> [Given information]:

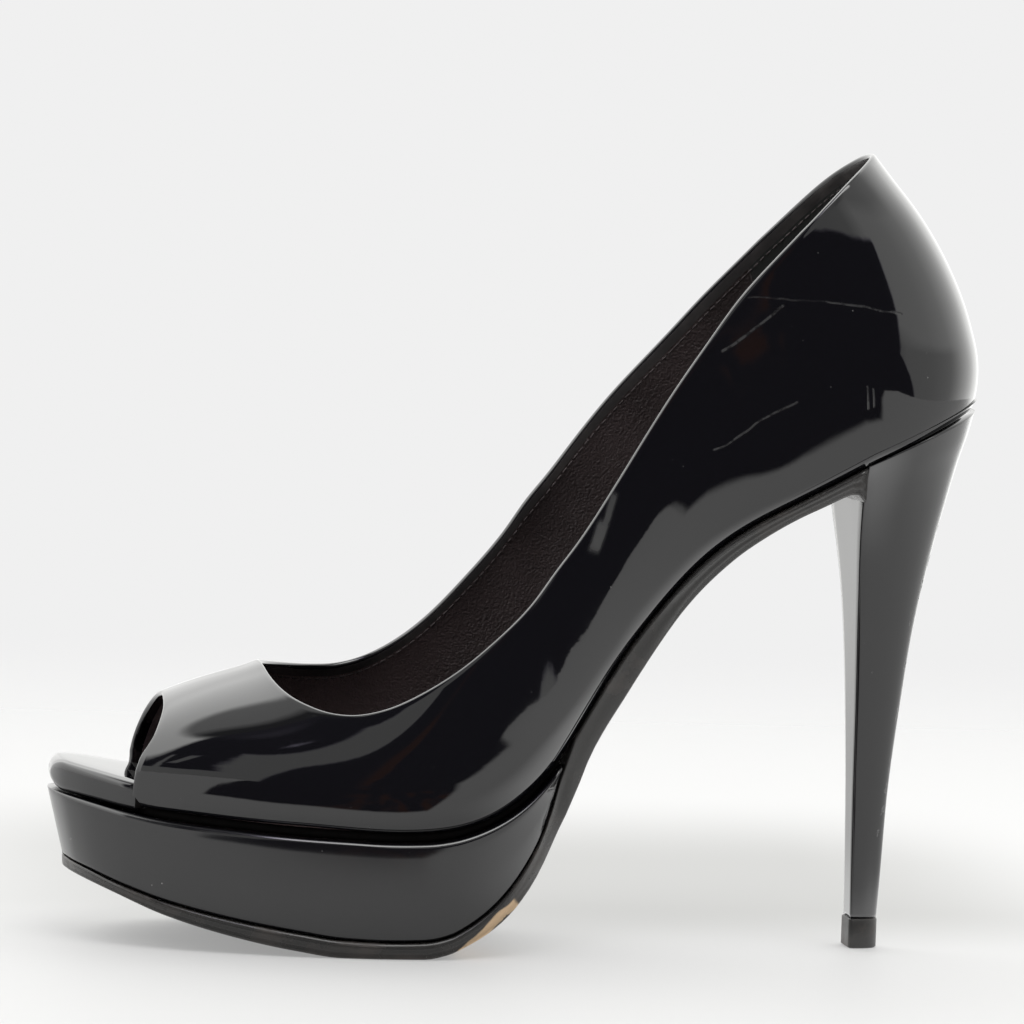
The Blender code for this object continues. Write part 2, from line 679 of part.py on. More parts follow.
def add_wall(node):
    """Gives an open skin its wall, on the inner side."""
    wall = node.modifiers.new("wall", "SOLIDIFY")
    wall.thickness = UPPER_WALL
    wall.offset = -1.0
    wall.use_even_offset = True
    wall.use_quality_normals = True


def main():
    """Clears the scene and builds every node of the shoe."""
    for item in list(bpy.data.objects):
        bpy.data.objects.remove(item, do_unlink=True)
    home = bpy.data.collections.new("peep_toe_pump")
    bpy.context.scene.collection.children.link(home)
    patent = (0.006, 0.006, 0.007)
    upper = add("upper", *upper_mesh(), material("patent_leather", patent, 0.08, 1.0), home, closed=False)
    add_wall(upper)
    add("insole", *insole_mesh(), material("wrapped_insole", patent, 0.12, 0.8), home)
    add("platform", *platform_mesh(), material("wrapped_platform", patent, 0.25, 0.5), home)
    add("outsole", *outsole_mesh(), material("sole_sheet", (0.010, 0.009, 0.009), 0.4, 0.0), home)
    add("heel", *heel_mesh(), material("heel_cover", patent, 0.15, 0.6), home)
    add("top_piece", *top_piece_mesh(), material("heel_rubber", (0.012, 0.011, 0.011), 0.7, 0.0), home)


main()
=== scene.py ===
"""The looks of a left peep toe pump: black patent leather, wrapped platform and a tall covered heel.

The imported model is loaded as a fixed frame. Each sub-assembly is built again here at full fineness on the
same last, replaces its plain node and gets its own finish. Lengths are in metres. Tables hold x as a share
of the length behind the toe, heights as shares of the seat height and widths as shares of the ball width.
"""

import logging
import math
from dataclasses import dataclass
from enum import Enum
from typing import Sequence

import bpy
import numpy as np
from mathutils import Matrix, Vector


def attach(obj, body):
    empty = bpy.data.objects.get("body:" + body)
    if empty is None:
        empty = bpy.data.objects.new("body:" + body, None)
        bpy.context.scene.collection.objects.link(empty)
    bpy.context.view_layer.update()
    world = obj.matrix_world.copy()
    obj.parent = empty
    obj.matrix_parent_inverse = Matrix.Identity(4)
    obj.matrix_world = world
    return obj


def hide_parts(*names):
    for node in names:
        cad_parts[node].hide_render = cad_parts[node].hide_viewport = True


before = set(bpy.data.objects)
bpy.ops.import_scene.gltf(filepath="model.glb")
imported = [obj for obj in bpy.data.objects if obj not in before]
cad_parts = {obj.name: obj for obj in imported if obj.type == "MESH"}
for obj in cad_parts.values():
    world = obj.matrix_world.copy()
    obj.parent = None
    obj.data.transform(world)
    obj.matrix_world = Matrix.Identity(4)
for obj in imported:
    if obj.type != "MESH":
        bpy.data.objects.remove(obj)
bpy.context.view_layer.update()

log = logging.getLogger("peep_toe_pump")

Array = np.ndarray
Pair = tuple[float, float]
Window = tuple[float, float, float, float]
Point = tuple[float, float, float]
Colour = tuple[float, float, float]
Stops = tuple[Pair, ...]
Socket = bpy.types.NodeSocket
Value = Socket | float | Colour

QUARTER = 0.5 * math.pi
TINY = 1e-9

LENGTH = 0.2148
TOE_X = -0.1071
SEAT_HEIGHT = 0.1283
BALL_WIDTH = 0.0786
UPPER_WALL = 0.0016
GAP = 0.0003
FEATHER_INSET = 0.0020
SEAT_SLOPE = 0.46
WIDEST_TURN = 0.75
BACK_ROUNDNESS = 2.3
BACK_ROLL = 0.45
PEEP_CORNER = 5

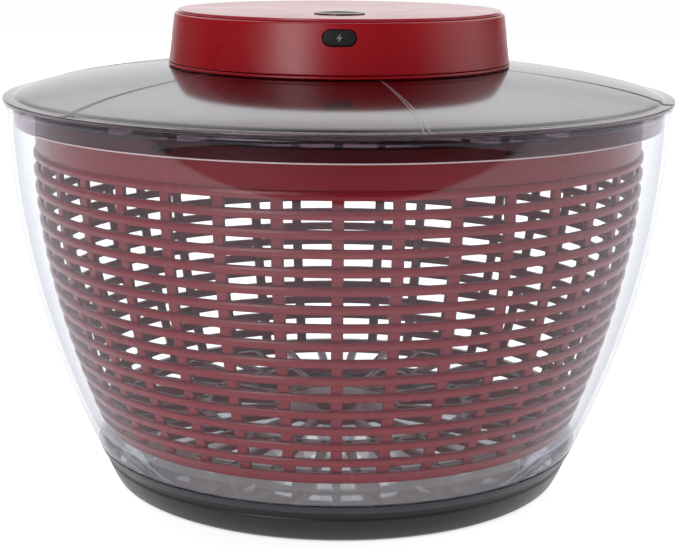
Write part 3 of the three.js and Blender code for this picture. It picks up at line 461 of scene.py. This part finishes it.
BOARD_GREEN = moulded("board_green", (0.015, 0.13, 0.05), (0.01, 0.09, 0.035), 0.35, coat=0.3,
                      grain=0.3, grain_scale=1500, colour_scale=300)
CELL_BLUE = moulded("cell_blue", (0.02, 0.10, 0.32), (0.015, 0.08, 0.27), 0.25, coat=0.3)
DARK_GREY = moulded("dark_grey", (0.045, 0.045, 0.05), (0.03, 0.03, 0.034), 0.5)
LEAD_RED = moulded("lead_red", (0.45, 0.012, 0.010), (0.38, 0.010, 0.008), 0.4)
LEAD_BLACK = moulded("lead_black", (0.015, 0.015, 0.017), (0.010, 0.010, 0.011), 0.4)

# ---------------------------------------------------------------- pieces


def place(piece, body, slot, material, *nodes):
    piece.data.materials.clear()
    piece.data.materials.append(material)
    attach(piece, body)
    if nodes:
        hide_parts(*nodes)
    return piece


def make_bowl():
    rebate = RING_THICKNESS + GAP
    underside, wall_from = RING_UNDER + GAP, RING_TOP + GAP
    lip_under = LIP_TOP - 1.8 * MM
    floor, floor_edge, corner = 6.5 * MM, 78 * MM, 28 * MM
    corner_top = (bowl_outside(corner) - BOWL_WALL, corner)
    corner_aim = (bowl_outside(floor) - BOWL_WALL - RING_THICKNESS + 1.5 * MM, floor + 2.5 * MM)
    pivot_foot, pivot_radius, pivot_tip = 9.2 * MM, 6.2 * MM, 4.3 * MM
    fillet, taper, crown = 2 * MM, 3.1 * MM, 0.8 * MM
    wall = [(bowl_outside(z), z) for z in spread(wall_from, lip_under, 36)]
    inner = [(bowl_outside(z) - BOWL_WALL, z) for z in spread(lip_under, corner, 30)]
    outline = [
        (0, underside),
        (bowl_outside(underside) - rebate, underside),
        (bowl_outside(RING_TOP) - rebate, wall_from),
        *wall,
        (LIP_RADIUS, lip_under),
        (LIP_RADIUS, LIP_TOP),
        (BOWL_RADIUS - BOWL_WALL, LIP_TOP),
        *inner[:-1],
        *bend(corner_top, corner_aim, (floor_edge, floor), 14),
        (pivot_foot, floor),
        (pivot_radius, floor + fillet),
        (pivot_radius, PIVOT_TOP - taper),
        (pivot_tip, PIVOT_TOP - crown),
        (0, PIVOT_TOP),
    ]
    piece = turned("bowl_wall", rounded(outline, 0.7 * MM), 192)
    place(piece, "bowl", "clear_plastic", CLEAR, "bowl")


def make_foot_ring():
    inner, bevel = 77 * MM, 1.4 * MM
    bulge, proud = 0.25 * MM, 0.1 * MM
    groove_low, groove_high, groove_depth = 9.8 * MM, 12.9 * MM, 0.75 * MM
    floor_low, edge_high = groove_low + MM, groove_high + 0.5 * MM

    def inside(z):
        return bowl_outside(z) - RING_THICKNESS

    lower = [
        (bowl_outside(z) + bulge * math.sin(math.pi * z / groove_low), z)
        for z in spread(bevel, groove_low, 8)
    ]
    outline = [
        (inner, 0),
        (FOOT_RADIUS - bevel, 0),
        *lower,
        (bowl_outside(floor_low) - groove_depth, floor_low),
        (bowl_outside(groove_high) - groove_depth, groove_high),
        (bowl_outside(edge_high) + proud, edge_high),
        (bowl_outside(RING_TOP) + proud, RING_TOP),
        (inside(RING_TOP), RING_TOP),
        (inside(RING_UNDER), RING_UNDER),
        (inner, RING_UNDER),
    ]
    piece = turned("foot_ring", rounded(outline, 0.6 * MM), 192)
    place(piece, "bowl", "foot_rubber", FOOT_RUBBER, "base_ring")


def squared(value):
    return math.copysign(abs(value) ** HOOP_SQUARENESS, value)


def add_hoop(bm, z):
    radius = basket_outside(z)
    slope = (basket_outside(z + MM) - basket_outside(z - MM)) / (2 * MM)
    section = []
    steps = 12
    for i in range(steps):
        angle = 2 * math.pi * i / steps
        across = squared(math.cos(angle)) * HOOP_DEPTH / 2
        along = squared(math.sin(angle)) * HOOP_HEIGHT / 2
        section.append((radius - HOOP_DEPTH / 2 + across + slope * along, z + along))
    add_turned(bm, section, 180)


def add_bar(bm, angle):
    turn = Matrix.Rotation(angle, 3, "Z")
    half, bevel = BAR_HALF_WIDTH, BAR_BEVEL
    sections = []
    for z in spread(BAR_BOTTOM, BAR_TOP, 30):
        outer, inner = basket_outside(z) - BAR_FRONT, basket_outside(z) - BAR_BACK
        loop = [
            (outer - bevel, -half), (outer, -half + bevel), (outer, half - bevel), (outer - bevel, half),
            (inner + bevel, half), (inner, half - bevel), (inner, -half + bevel), (inner + bevel, -half),
        ]
        sections.append([turn @ Vector((x, y, z)) for x, y in loop])
    add_sweep(bm, sections)


def add_basket_band(bm):
    bottom, wall = 132.5 * MM, 2.4 * MM
    radius = BASKET_RADIUS - 1.0 * MM
    lip_under = BASKET_TOP - 1.2 * MM
    add_turned(bm, rounded([
        (radius - wall, bottom),
        (radius, bottom),
        (radius, lip_under),
        (BASKET_RADIUS, lip_under),
        (BASKET_RADIUS, BASKET_TOP),
        (radius - wall, BASKET_TOP),
    ], 0.5 * MM), 180)


def add_basket_rim(bm):
    """The solid rim round the basket's floor."""
    low, high = BASKET_BOTTOM, 29.0 * MM
    foot, head = basket_outside(low), basket_outside(high)
    add_turned(bm, rounded([
        (foot - 4.0 * MM, low), (foot - 0.6 * MM, low), (head, high), (head - 3.4 * MM, high),
    ], 0.7 * MM), 180)


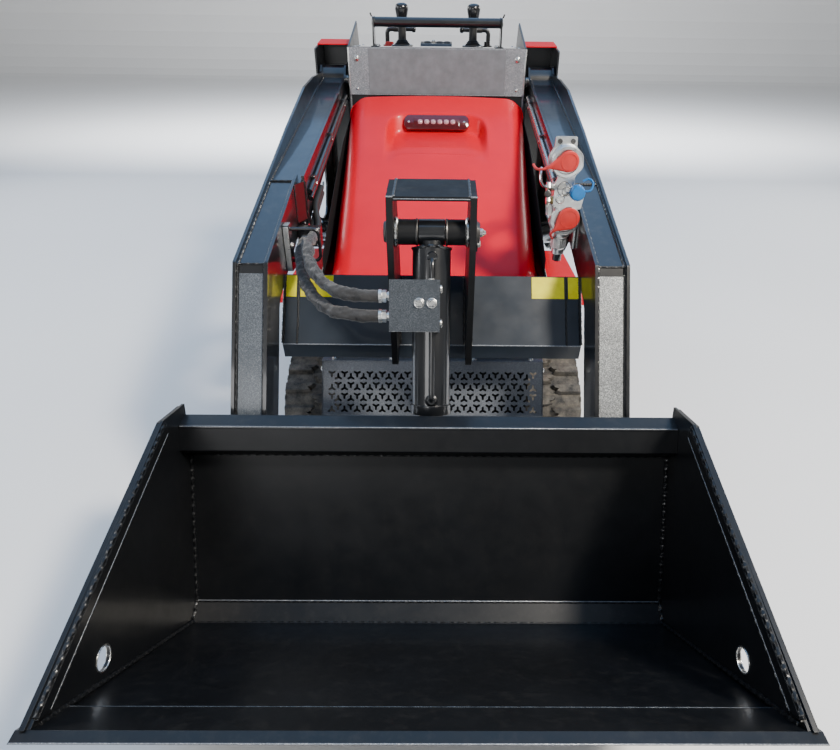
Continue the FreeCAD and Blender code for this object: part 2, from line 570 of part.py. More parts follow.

> [What is asked]: In the listing above, please print only the lines from the first one to the line where "wall.use_quality_normals = True" appears, exactly as written, both of those lines included.

> [Written response]:
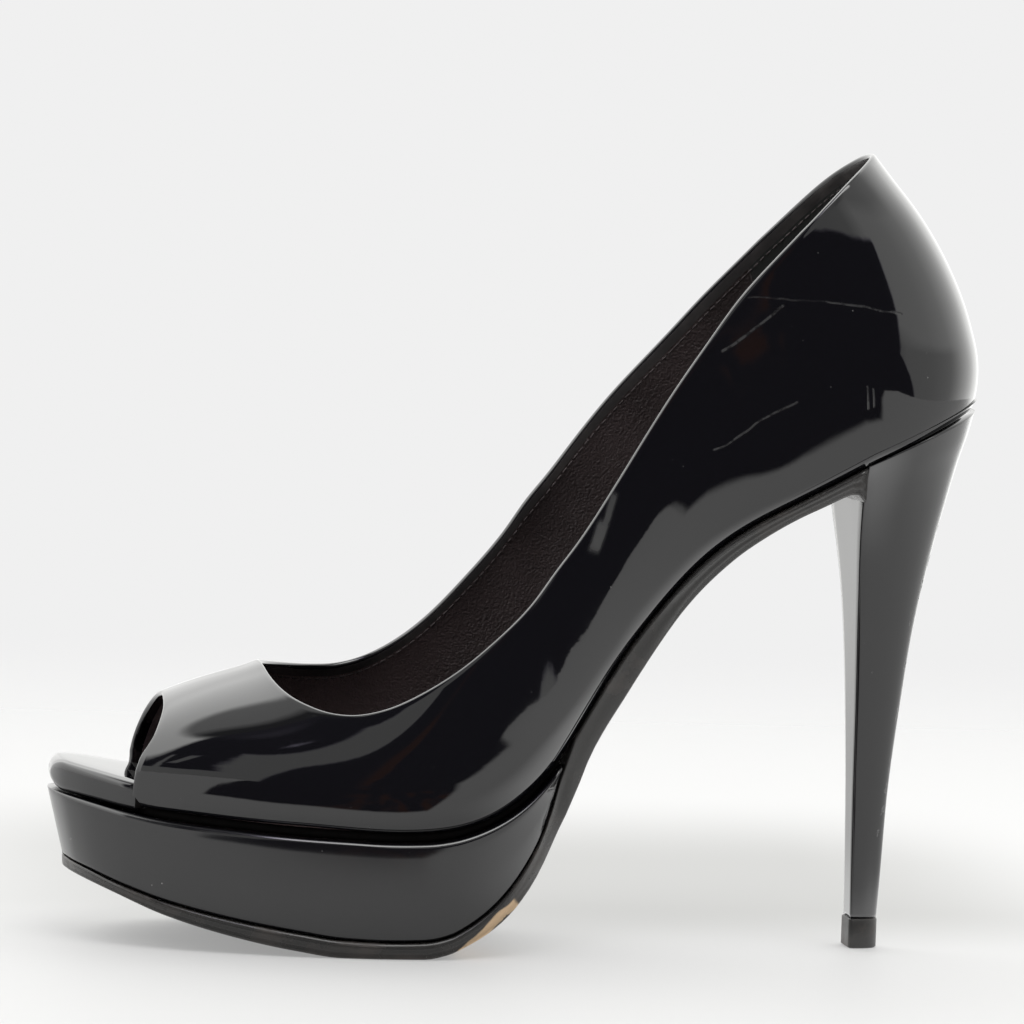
The Blender code for this object continues. Write part 2, from line 679 of part.py on. More parts follow.
def add_wall(node):
    """Gives an open skin its wall, on the inner side."""
    wall = node.modifiers.new("wall", "SOLIDIFY")
    wall.thickness = UPPER_WALL
    wall.offset = -1.0
    wall.use_even_offset = True
    wall.use_quality_normals = True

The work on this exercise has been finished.